Matthew was immediately released and went home to William Penn. Rollas was handcuffed and led away to a solitary confinement cell in the prison immediately behind the Courthouse to await sentencing. He would join his other condemned fellow countrymen sitting on death row.

In June of 1900, Rollas Bubnis stood before the Judge and without a tremor, listened to his death sentence ". . . You will hang by the neck until you are dead, Mr. Bubnis . . .," Judge Marr calmly proclaimed. Nearly everyone in the packed courtroom stood up when the defendant was led out of the courtroom to his small prison cell.

Seltzer promised a swift appeal. His earlier motion for a new trial had been dismissed by the Court. He was still confident his post-trial motions would lead to a new trial and save the immigrant defendant from the scaffold. Seltzer was convinced Frank Duchas was having an affair with Mrs. Rutkauskas and committed the murder. He had even presented a sworn affidavit that the widow and Duchas had been seen together in her bedroom and Duchas had threatened to kill Joseph Rutkauskas. Although Seltzer firmly believed this, the Court did not; Rollas Bubnis would be doomed unless an appeal was successful.

On February 26, counsel for the original seven condemned men spoke for an hour pleading to the Court for a new trial. The District Attorney argued the "gang" had agreed to kill a Zukas that night - that they became intoxicated and killed Joseph Rutkauskas, a known Zukas - that they kept their promise to make bologna out of a Zukas. "No new trial was warranted as justice demanded that these seven join Rollas Bubnis on the gallows," argued the impassioned district attorney.

The Court viewed it differently and granted a new trial to the seven in late April 1900. This good news was promptly conveyed to the prisoners who had been living in solitary confinement since September. They were overjoyed, eager to prove their innocence. The May criminal term would be overshadowed by the retrial. Incidentally, the order granting a new trial was entered by three judges but without any opinion whatsoever as to the basis of the order. Anyone familiar with American jurisprudence could see the obvious errors. How could the original jury really believe beyond any reasonable doubt that all these men knowingly conspired in advance to kill Joseph Rutkauskas? Was this more of a case involving a drunken group of men out of control?

For the third time in seven months, a trial for the murder of Joseph Rutkauskas would take place in mid-May. The third trial did not attract the large crowds as the earlier two had. The first witness was the widow of the murdered man, her sorrowful face hidden behind her long black veil. When she began to speak, she pulled back her veil and told the story of her widowhood while tears trickled down her checks.

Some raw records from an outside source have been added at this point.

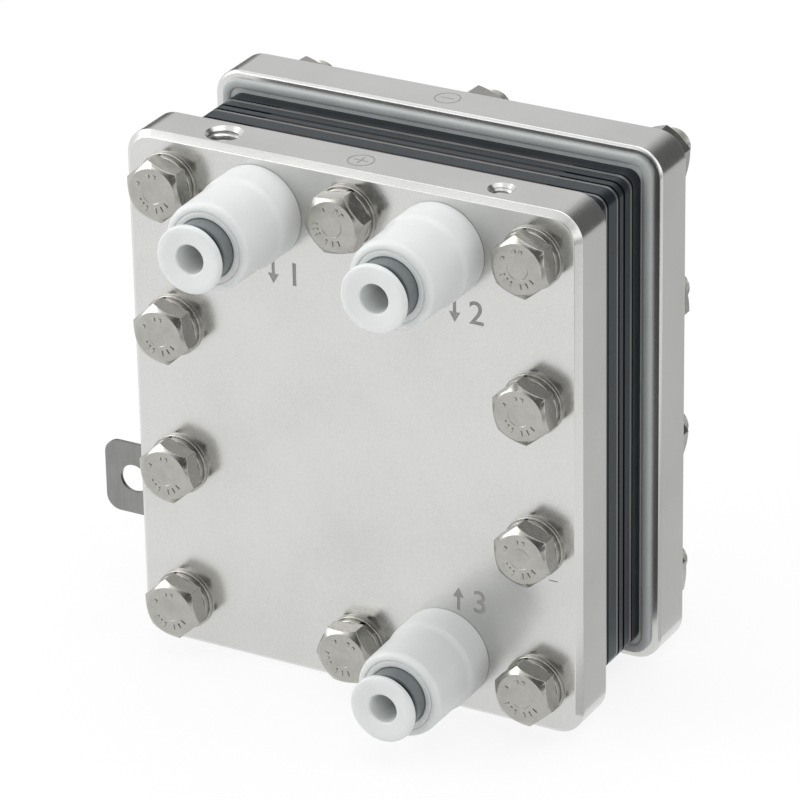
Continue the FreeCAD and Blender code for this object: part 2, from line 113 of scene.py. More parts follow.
class Port(Enum):
    """A tube port: its name, its place on the plates and whether the flow leaves there."""

    OXYGEN = ("oxygen", -22.0, 109.5, True)
    HYDROGEN = ("hydrogen", 22.0, 109.5, True)
    WATER = ("water", 22.0, 13.5, False)

    @property
    def label(self) -> str:
        """The name that its nodes start with."""
        return self.value[0]

    @property
    def place(self) -> Place:
        """Its centre (x, z)."""
        return self.value[1], self.value[2]

    @property
    def flows_out(self) -> bool:
        """Whether the flow leaves the object there."""
        return self.value[3]


@dataclass(frozen=True)
class Finish:
    """One surface finish, built as a node material on Object coordinates.

    The sizes of spots, grain and waves are in millimetres, and so are their heights.
    """

    name: str
    color: Color
    dark_color: Color
    roughness: tuple[float, float]
    metallic: float = 0.0
    spot_mm: float = 12.0
    grain: Grain = Grain.NONE
    grain_mm: float = 0.35
    grain_height_mm: float = 0.01
    wave_mm: float = 6.0
    wave_height_mm: float = 0.0
    specular: float = 0.5
    subsurface: float = 0.0

    def build(self) -> bpy.types.Material:
        """Makes the material.

        Returns:
            The new node material.
        """
        material = bpy.data.materials.new(self.name)
        material.use_nodes = True
        tree = material.node_tree
        shader = tree.nodes["Principled BSDF"]
        shader.inputs["Metallic"].default_value = self.metallic
        shader.inputs["Specular IOR Level"].default_value = self.specular
        shader.inputs["Subsurface Weight"].default_value = self.subsurface
        shader.inputs["Subsurface Radius"].default_value = (0.9, 0.9, 0.9)
        shader.inputs["Subsurface Scale"].default_value = MM
        coords = tree.nodes.new("ShaderNodeTexCoord").outputs["Object"]
        spots = self._noise(tree, coords, self.spot_mm, detail=4.0)
        grain = self._noise(tree, self._stretched(tree, coords), self.grain_mm, detail=3.0)
        mixed = self._average(tree, spots, grain)
        color = self._ramp(tree, mixed)
        tree.links.new(color, shader.inputs["Base Color"])
        tree.links.new(self._spread(tree, mixed, *self.roughness), shader.inputs["Roughness"])
        normal = self._bump(tree, grain, self.grain_height_mm, None)
        if self.wave_height_mm:
            wave = self._noise(tree, coords, self.wave_mm, detail=1.0)
            normal = self._bump(tree, wave, self.wave_height_mm, normal)
        tree.links.new(normal, shader.inputs["Normal"])
        return material

    def _stretched(self, tree: Tree, coords: Socket) -> Socket:
        """Stretches the coordinates so that noise on them becomes lines along the grain."""
        mapping = tree.nodes.new("ShaderNodeMapping")
        mapping.inputs["Scale"].default_value = self.grain.value
        tree.links.new(coords, mapping.inputs["Vector"])
        return mapping.outputs["Vector"]

    def _noise(self, tree: Tree, coords: Socket, size_mm: float, detail: float) -> Socket:
        """Makes noise with features of a given size.

        Args:
            tree: The material's nodes.
            coords: The coordinates that it reads, in metres.
            size_mm: The size of one feature.
            detail: How many finer layers the noise has.

        Returns:
            The noise value, about 0 to 1.
        """
        noise = tree.nodes.new("ShaderNodeTexNoise")
        noise.inputs["Scale"].default_value = 1.0 / (size_mm * MM)
        noise.inputs["Detail"].default_value = detail
        tree.links.new(coords, noise.inputs["Vector"])
        return noise.outputs["Fac"]

    def _average(self, tree: Tree, first: Socket, second: Socket) -> Socket:
        """Averages two noise values."""
        mix = tree.nodes.new("ShaderNodeMix")
        mix.inputs["Factor"].default_value = 0.5
        tree.links.new(first, mix.inputs[2])
        tree.links.new(second, mix.inputs[3])
        return mix.outputs[0]

    def _ramp(self, tree: Tree, value: Socket) -> Socket:
        """Turns a noise value into a colour between the finish's dark and plain colours."""
        ramp = tree.nodes.new("ShaderNodeValToRGB")
        for stop, position, color in zip(ramp.color_ramp.elements, RAMP_RANGE, (self.dark_color, self.color)):
            stop.position = position
            stop.color = (*color, 1.0)
        tree.links.new(value, ramp.inputs["Fac"])
        return ramp.outputs["Color"]

    def _spread(self, tree: Tree, value: Socket, low: float, high: float) -> Socket:
        """Spreads a noise value over a range.

        Args:
            tree: The material's nodes.
            value: The noise value.
            low: The result where the noise is low.
            high: The result where the noise is high.

        Returns:
            The spread value.
        """
        spread = tree.nodes.new("ShaderNodeMapRange")
        spread.inputs["From Min"].default_value, spread.inputs["From Max"].default_value = NOISE_RANGE
        spread.inputs["To Min"].default_value = low
        spread.inputs["To Max"].default_value = high
        tree.links.new(value, spread.inputs["Value"])
        return spread.outputs["Result"]

    def _bump(self, tree: Tree, value: Socket, height_mm: float, under: Socket | None) -> Socket:
        """Adds a bump.

        Args:
            tree: The material's nodes.
            value: The height, 0 to 1.
            height_mm: The height that a value of 1 stands for.
            under: The normal that the bump lies on, if any.

        Returns:
            The bumped normal.
        """
        bump = tree.nodes.new("ShaderNodeBump")
        bump.inputs["Distance"].default_value = height_mm * MM
        tree.links.new(value, bump.inputs["Height"])
        if under is not None:
            tree.links.new(under, bump.inputs["Normal"])
        return bump.outputs["Normal"]


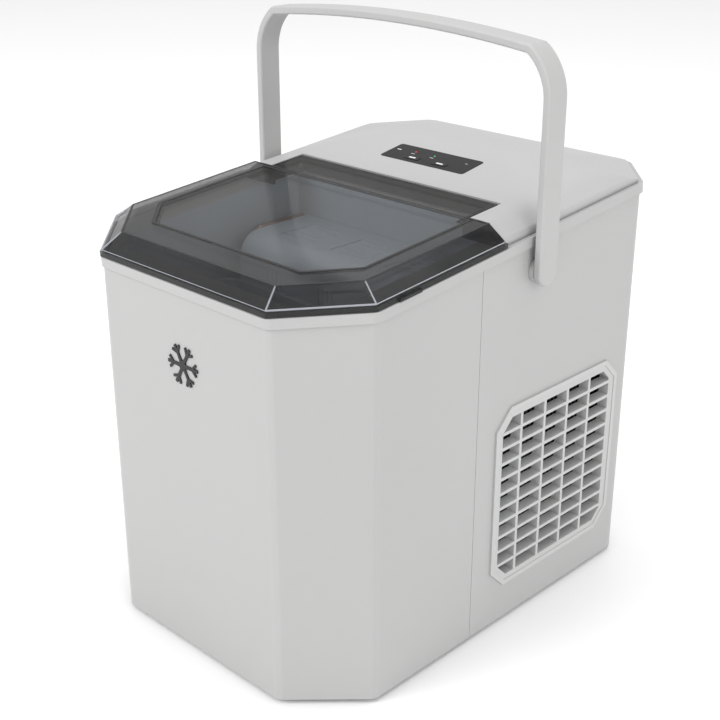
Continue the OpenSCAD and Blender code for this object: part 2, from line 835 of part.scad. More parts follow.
module compressor() {
    color("dimgray") translate([comp_x, comp_s - hd, 0]) {
        translate([0, 0, z0 + 22]) cylinder(h = comp_h - 30, r = comp_r);
        translate([0, 0, z0 + 22 + comp_h - 30 - eps]) cylinder(h = 14, r1 = comp_r, r2 = comp_r - 14);
        translate([0, 0, z0 + 14]) cylinder(h = 8 + eps, r1 = comp_r - 10, r2 = comp_r);
        for (a = [90, 210, 330]) rotate(a) difference() {
            box([comp_r - 14, -8, z0 + 14], [comp_r + 12, 8, z0 + 17]);
            translate([comp_r + 4, 0, 0]) cylinder(h = 40, r = 4.1);
        }
        rotate(20) box([comp_r - 6, -14, z0 + 60], [comp_r + 10, 14, z0 + 92]);
    }
}

module compressor_mounts() {
    color("black") translate([comp_x, comp_s - hd, 0]) for (a = [90, 210, 330]) rotate(a)
        translate([comp_r + 4, 0, 0]) {
            translate([0, 0, z0 + pan_t + 0.05]) cylinder(h = 11.3, r = 8);
            translate([0, 0, z0 + pan_t + 0.05]) cylinder(h = 20, r = 4);
            translate([0, 0, z0 + 17.15]) cylinder(h = 2.4, r = 6.5);
        }
}

module condenser() {
    color("silver") difference() {
        box([cond_x, cond_s0 - hd, z0 + 32], [cond_x + 16, cond_s1 - hd, z0 + 140]);
        for (i = [0 : 20]) box([cond_x - 1, cond_s0 + 2 + i * 4 - hd, z0 + 34],
            [cond_x + 17, cond_s0 + 4.8 + i * 4 - hd, z0 + 138]);
    }
    color("peru") for (i = [0 : 5])
        rod_y(cond_s0 - 3 - hd, cond_s1 + 3 - hd, cond_x + 8, z0 + 42 + i * 18, 3);
}

module fan_shroud() {
    color("gray") difference() {
        box([cond_x - 14, cond_s0 - hd, z0 + 30], [cond_x - 0.4, cond_s1 - hd, z0 + 142]);
        box([cond_x - 11.5, cond_s0 + 2 - hd, z0 + 32.5], [cond_x + 1, cond_s1 - 2 - hd, z0 + 139.5]);
        rod_x(cond_x - 20, cond_x - 5, fan_s - hd, fan_z, fan_r + 1);
    }
    color("gray") translate([cond_x - 20.5, fan_s - hd, fan_z]) difference() {
        for (a = [45 : 90 : 315]) rotate([a, 0, 0]) {
            box([0, -1, -3], [2.4, fan_r + 8, 3]);
            box([0, fan_r + 3, -3], [6.7, fan_r + 8, 3]);
        }
        rod_x(-5, 5, 0, 0, 4);
    }
}

module fan_impeller() {
    color("black") translate([cond_x - 15, fan_s - hd, fan_z]) difference() {
        union() {
            rod_x(0, 9, 0, 0, 14);
            for (a = [0 : 360 / 7 : 359]) rotate([a, 0, 0]) translate([4.5, 12, 0]) rotate([0, 28, 0])
                box([-1, 0, -12], [1, fan_r - 13.5, 12]);
        }
        rod_x(-1, 6, 0, 0, 3 + run_fit);
    }
}

module fan_motor() {
    color("silver") {
        rod_x(cond_x - 45, cond_x - 20.8, fan_s - hd, fan_z, 19);
        rod_x(cond_x - 21, cond_x - 9.5, fan_s - hd, fan_z, 3);
    }
}

module refrigerant_tubes() {
    r = 3;
    y_out = axis_s + 6 - hd;
    y_in = axis_s - 6 - hd;
    y_back = 190 - hd;
    y_dry = 284 - hd;
    x_cond = cond_x + 8;
    y_end = cond_s1 + 3.3 - hd;
    color("peru") {
        // hot gas, compressor to condenser
        pipe_run([[comp_x, comp_s - hd, z0 + comp_h + 7], [comp_x, comp_s - hd, z0 + 150],
            [comp_x, y_dry - 1, z0 + 150], [x_cond, y_dry - 1, z0 + 150],
            [x_cond, y_dry - 1, z0 + 132], [x_cond, y_end, z0 + 132]], r);
        // condenser to drier, drier to valve
        pipe_run([[x_cond, y_end, z0 + 42], [x_cond, y_dry, z0 + 42], [x_cond, y_dry, z0 + 22],
            [30, y_dry, z0 + 22], [30, y_dry, z0 + 29.8]], r);
        pipe_run([[30, y_dry, z0 + 112.3], [30, y_dry, z0 + 168], [30, 226.3 - hd, z0 + 168]], r);
        // valve to evaporator
        pipe_run([[32, 205.7 - hd, z0 + 170], [32, y_back, z0 + 170], [32, y_back, pipe_z + 9],
            [pipe_x, y_back, pipe_z + 9], [pipe_x, y_in, pipe_z + 9], [pipe_x, y_in, pipe_z],
            [-70.3, y_in, pipe_z]], r);
        // evaporator back to compressor
        pipe_run([[-70.3, y_out, pipe_z], [pipe_x, y_out, pipe_z], [pipe_x, comp_s - hd, pipe_z],
            [pipe_x, comp_s - hd, z0 + comp_h + 2]], r);
    }
}

module filter_drier() {
    color("peru") {
        translate([30, 284 - hd, z0 + 40]) cylinder(h = 62, r = 9);
        translate([30, 284 - hd, z0 + 102 - eps]) cylinder(h = 10, r1 = 9, r2 = 3);
        translate([30, 284 - hd, z0 + 30]) cylinder(h = 10 + eps, r1 = 3, r2 = 9);
    }
}

module gas_valve() {
    color("darkgray") {
        box([20, 206 - hd, z0 + 158], [44, 226 - hd, z0 + 184]);
        translate([32, 216 - hd, z0 + 184 - eps]) cylinder(h = 12, r = 8);
        rod_x(10, 54, 216 - hd, z0 + 157, 4);
    }
}

module control_board() {
    y = body_d - 16 - hd;
    color("seagreen") box([-60, y, z0 + 172], [60, y + 1.6, z0 + 236]);
    color("dimgray") {
        for (x = [-50, 50], z = [z0 + 178, z0 + 230]) rod_y(y + 1.5, hd - wall - 0.1, x, z, 3);
        box([-50, y - 18, z0 + 184], [-22, y + eps, z0 + 212]);
        box([-12, y - 14, z0 + 190], [10, y + eps, z0 + 206]);
        for (i = [0 : 3]) box([20 + i * 9, y - 9, z0 + 180], [27 + i * 9, y + eps, z0 + 190]);
        rod_y(y - 20, y + eps, 30, z0 + 212, 8);
    }
}

module partition() {
    color("lightgray") difference() {
        box([-hw + 8.6, tub_s1 + 12 - hd, z0 + pan_t + 0.1], [hw - 8.6, tub_s1 + 14 - hd, z0 + 212]);
        box([cond_x - 24, tub_s1 - hd, -5], [hw, tub_s1 + 30 - hd, z0 + 148]);
        rod_y(tub_s1 - hd, tub_s1 + 40 - hd, pipe_x, pipe_z, 6);
    }
}

// ---- vents and fittings ----

module vent_grille() {
    color("white") {
        difference() {
            grille_slab(hw + 0.05, hw + 1.3, 0);
            grille_slab(hw - 1, hw + 2, -3);
        }
        difference() {
            grille_slab(hw - 6.6, hw + 0.7, -grille_land - 0.2);
            intersection() {
                grille_slab(hw - 9, hw + 2, -grille_land - 2.6);
                for (i = [-3 : 3], j = [-6 : 6])
                    translate([hw - 9, grille_s0 + grille_l / 2 - 3 - hd + (i - 0.5) * bar_pitch + 1.1,
                        grille_z0 + grille_h / 2 + (j - 0.5) * slat_pitch + 0.8])
                        cube([12, bar_pitch - 2.2, slat_pitch - 2.1]);
            }
        }
        difference() {
            grille_slab(hw + 0.05, hw + 0.75, -2.9);
            grille_slab(hw - 1, hw + 2, -grille_land - 2.6);
        }
    }
}

module vent_grille_right() { vent_grille(); }

module vent_grille_left() { mirror([1, 0, 0]) vent_grille(); }

module cord_gland() {
    color("black") difference() {
        union() {
            rod_y(hd - wall - 6, hd + 1.2, gland_x, gland_z, gland_r);
            rod_y(hd + 0.05, hd + 1.3, gland_x, gland_z, gland_r + 3);
            rod_y(hd - wall - 3, hd - wall - 0.05, gland_x, gland_z, gland_r + 2);
        }
        rod_y(hd - 20, hd + 5, gland_x, gland_z, 4);
    }
}

// ---- assembly ----

base_pan();
front_shell();
rear_shell();
rim_frame();
top_cover();
control_panel();
led_red();
led_green();
display_board();
power_button();
select_button();
lid_shell();
lid_window();
hinge_pins();
handle();
handle_pivots();
inner_tub();
insulation();
ice_basket();
evaporator();
evaporator_cover();
water_tray();
ice_pusher();
gear_motor();
ice_sensors();
water_pump();
pump_hose();
drain_fitting();
drain_cap();
compressor();
compressor_mounts();
condenser();
fan_shroud();
fan_impeller();
fan_motor();
refrigerant_tubes();
filter_drier();
gas_valve();
control_board();
partition();
vent_grille_right();
vent_grille_left();
cord_gland();
rubber_feet();
base_screws();
front_emblem();
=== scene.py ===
import json
import math

import bmesh
import bpy
from bpy.props import FloatProperty, FloatVectorProperty, IntProperty, PointerProperty
from mathutils import Matrix, Vector

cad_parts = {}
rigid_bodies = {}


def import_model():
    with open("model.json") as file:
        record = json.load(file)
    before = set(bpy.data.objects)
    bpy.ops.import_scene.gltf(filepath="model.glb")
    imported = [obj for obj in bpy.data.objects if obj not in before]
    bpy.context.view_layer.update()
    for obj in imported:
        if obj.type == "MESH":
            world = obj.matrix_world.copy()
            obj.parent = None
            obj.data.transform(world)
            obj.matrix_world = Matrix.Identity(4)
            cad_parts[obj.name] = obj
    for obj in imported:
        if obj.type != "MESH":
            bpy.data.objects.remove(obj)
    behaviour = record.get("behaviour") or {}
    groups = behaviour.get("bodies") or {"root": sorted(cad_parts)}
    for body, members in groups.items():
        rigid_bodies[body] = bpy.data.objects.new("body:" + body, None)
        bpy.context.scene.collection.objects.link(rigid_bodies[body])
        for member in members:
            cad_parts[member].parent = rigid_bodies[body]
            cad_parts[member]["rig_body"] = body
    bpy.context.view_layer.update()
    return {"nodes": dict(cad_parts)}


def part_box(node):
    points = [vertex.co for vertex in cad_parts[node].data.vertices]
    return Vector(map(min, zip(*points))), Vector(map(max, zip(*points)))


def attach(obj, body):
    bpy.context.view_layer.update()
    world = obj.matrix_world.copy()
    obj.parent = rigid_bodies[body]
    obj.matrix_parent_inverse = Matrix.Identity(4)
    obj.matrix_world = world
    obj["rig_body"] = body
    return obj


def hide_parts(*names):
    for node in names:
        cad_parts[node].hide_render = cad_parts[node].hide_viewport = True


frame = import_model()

bl_info = {
    "name": "Countertop ice maker",
    "version": (1, 0, 0),
    "blender": (4, 5, 0),
    "location": "3D View > Sidebar > Ice maker",
    "description": "Finishes the housing, smoked lid, handle and works of a countertop ice maker",
    "category": "Object",
}

MM = 0.001
NODES = frame["nodes"]
BODY_OF = {n: o["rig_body"] for n, o in NODES.items()}

# The sloping top: its own frame has x, s along the slope from the front wall, and v above the rim.
TILT = math.radians(4.9)
RIM_FRONT = 241 * MM
HALF_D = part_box("rear_shell")[1].y
ON_TOP = Matrix.Translation((0, -HALF_D, RIM_FRONT)) @ Matrix.Rotation(TILT, 4, "X")
LID_TOP = 12.3 * MM
NOTCH_W = 84.2 * MM
NOTCH_S = 174.5 * MM
STRIP_S = 197.5 * MM
STRIP_RISE = math.radians(4.4)
ON_STRIP = (
    ON_TOP
    @ Matrix.Translation((0, NOTCH_S, LID_TOP))
    @ Matrix.Rotation(STRIP_RISE, 4, "X")
    @ Matrix.Translation((0, STRIP_S - NOTCH_S, 0))
)
CAMERA_AT = (0.532, -0.558, 0.480)
CAMERA_AZIMUTH = math.radians(44.3)
CAMERA_ELEVATION = math.radians(23.2)


# ---- settings ----


class IceMakerSizes(bpy.types.PropertyGroup):
    corner_radius: FloatProperty(
        name="Corner radius", description="Rounding of the upright edges of the housing",
        default=8 * MM, min=2 * MM, max=14 * MM, unit="LENGTH")
    edge_radius: FloatProperty(
        name="Edge radius", description="Rounding of the rims and mouldings",
        default=0.8 * MM, min=0.2 * MM, max=2 * MM, unit="LENGTH")
    handle_radius: FloatProperty(
        name="Handle edge radius", description="Rounding of the long edges of the handle strap",
        default=1.4 * MM, min=0.3 * MM, max=2.4 * MM, unit="LENGTH")
    cover_step: FloatProperty(
        name="Cover mesh step", description="Spacing of the mesh over the domed rear cover",
        default=2.5 * MM, min=1 * MM, max=6 * MM, unit="LENGTH")
    round_segments: IntProperty(
        name="Corner segments", description="Number of faces round each upright edge",
        default=8, min=3, max=16)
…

Again she was unable to identify the assailant, her testimony mirrored those given in her other two appearances in Court.

Besides the young widow, another dramatic witness would be Thomas Valitas, who testified that he heard defendant Koras state that if he found a Zukas "we would kill him because when I command my children, they must obey. There was only half of my party there that time . . . next time I would have more on hand . . . I am the king of the Propenokas." As Valitas told his story in Lithuanian, it was translated into English and the pale-faced widow wept bitterly.

Anthony Machulsky, the first defendant to testify, dramatically took the stand. "I swear that I had nothing to do with the murder committed by Rollas Bubnis, " the trembling witness stated in his native tongue. "I never conspired to kill Rutkauskas or any other Zukas. Koras earlier in the evening had talked of killing an Englishman, but I was drinking heavily and did not know if he was just talking silly."

The finger of guilt was now shifting to Koras as well as Rollas Bubnis. Jacob Schmidt, a local villager, testified he had been out walking on that fateful night when Andrew Koras grabbed him by the coat and asked, "Are you a Propenokas or Zukas?" Then, Schmidt claimed, someone else yelled out, "Leave him alone as he is a Dutchman or Englishman and we don't kill a Dutchman or Englishman today . . . we want a Zukas. Then," Schmidt continued, ""Frank Koras said, 'We will catch us Frank Wylonis as he is a stout fellow and we will make bologna out of him' . . . everyone around Koras started to laugh."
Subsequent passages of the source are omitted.